The Kringles are made in the Everix plant, in downtown Fond du Lac, and delivered daily to Prescott's ISBs where they are carried in an area devoted to a variety of danish. And while they are available year-round, Everix said sales pick up quite a bit around the holidays when past locals return to visit family and orders come in to ship the danish all over the country.

Even with their longtime popularity here, Everix still likes to demo the Kringles within Prescott's bakery departments. She prefers to have a manned demo station so the employee can talk to the customers and tell them about the Kringle and about Everix as well.

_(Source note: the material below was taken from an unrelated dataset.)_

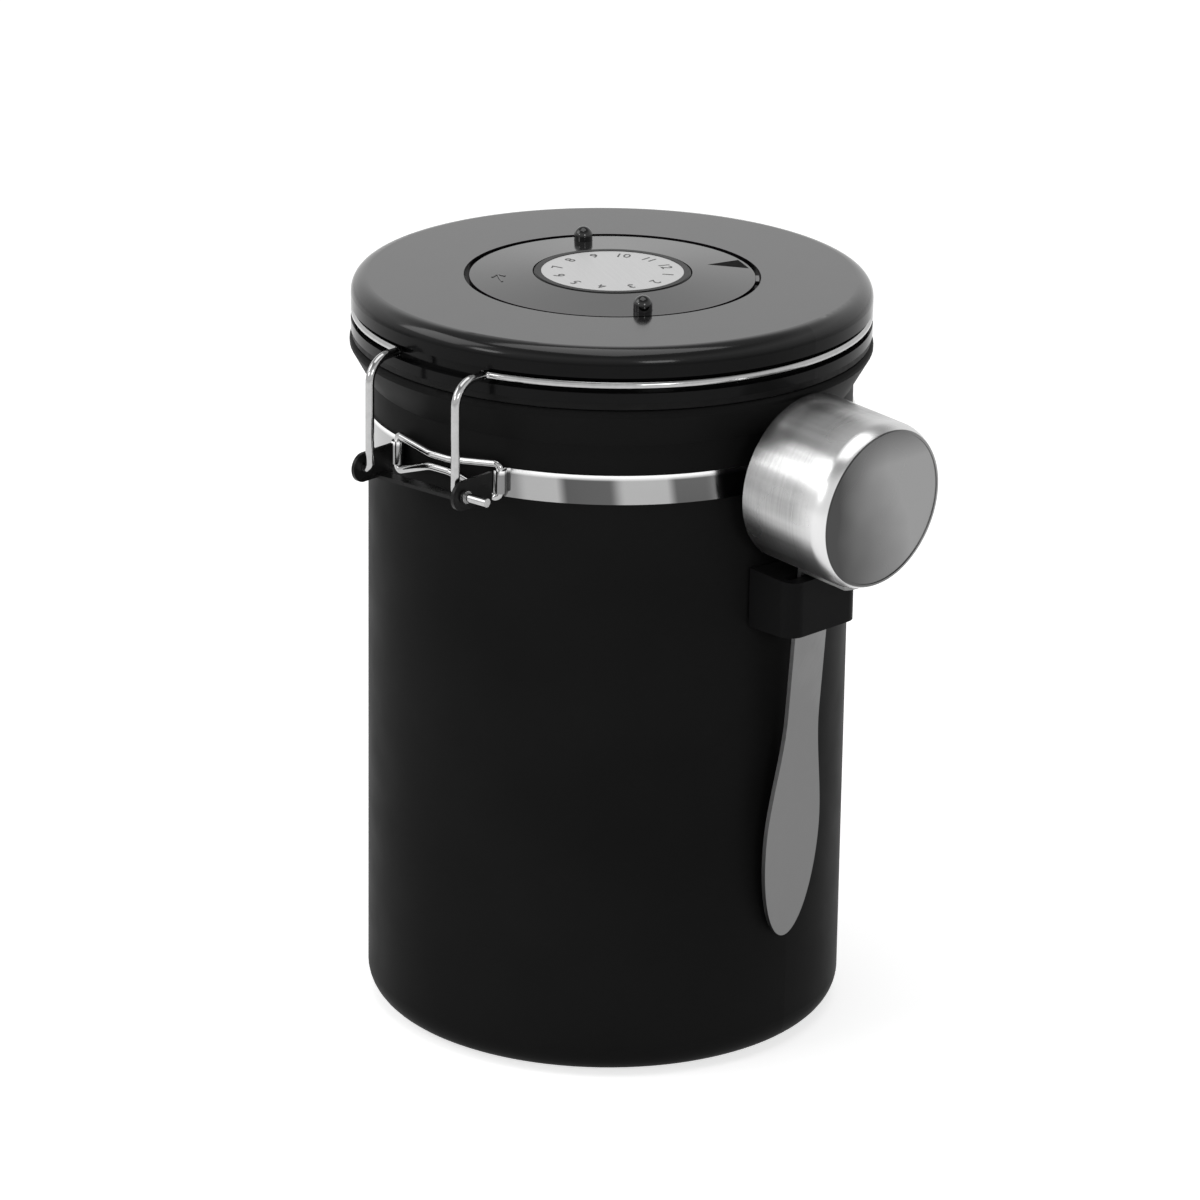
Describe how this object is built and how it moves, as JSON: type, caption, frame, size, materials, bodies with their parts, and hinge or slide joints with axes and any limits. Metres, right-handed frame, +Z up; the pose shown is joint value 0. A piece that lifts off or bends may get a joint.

She added the demos are especially helpful for business in the Prescott's locations outside of their familiar, established territory where consumers may not be familiar with their name or their reputation for making Kringles.

"It's really a great way to introduce them to [any product]," she said.

Reisterer added while some patrons are still unfamiliar with the Fastnacht tradition, many more are waiting anxiously for them to begin this year's production.

"We've gotten calls asking when they will be available," he said.

Reisterer hopes to contribute to the expansion of Fastnacht within supermarket bakeries as he intends to introduce it this season, via a distributor, to Westbury, N.Y.-based King Kullen Grocery Co. Reisterer's already provides doughnut shells and old fashioned crullers to King Kullen units.

"[Reisterer] is one of the few who have had great success with [the Fastnacht]," said Andy Hislop, sales manager for Inter-County Bakers Inc., Lindenhurst, N.Y., Reisterer's distributor. "We've discussed an attempt to bring [Fastnachts] into stores. It will be interesting, since Carl does such a great business with them, to see how well they are accepted."

Hislop added the product currently supplied to King Kullen is shipped frozen, finished off at store-level and carried in the ISB.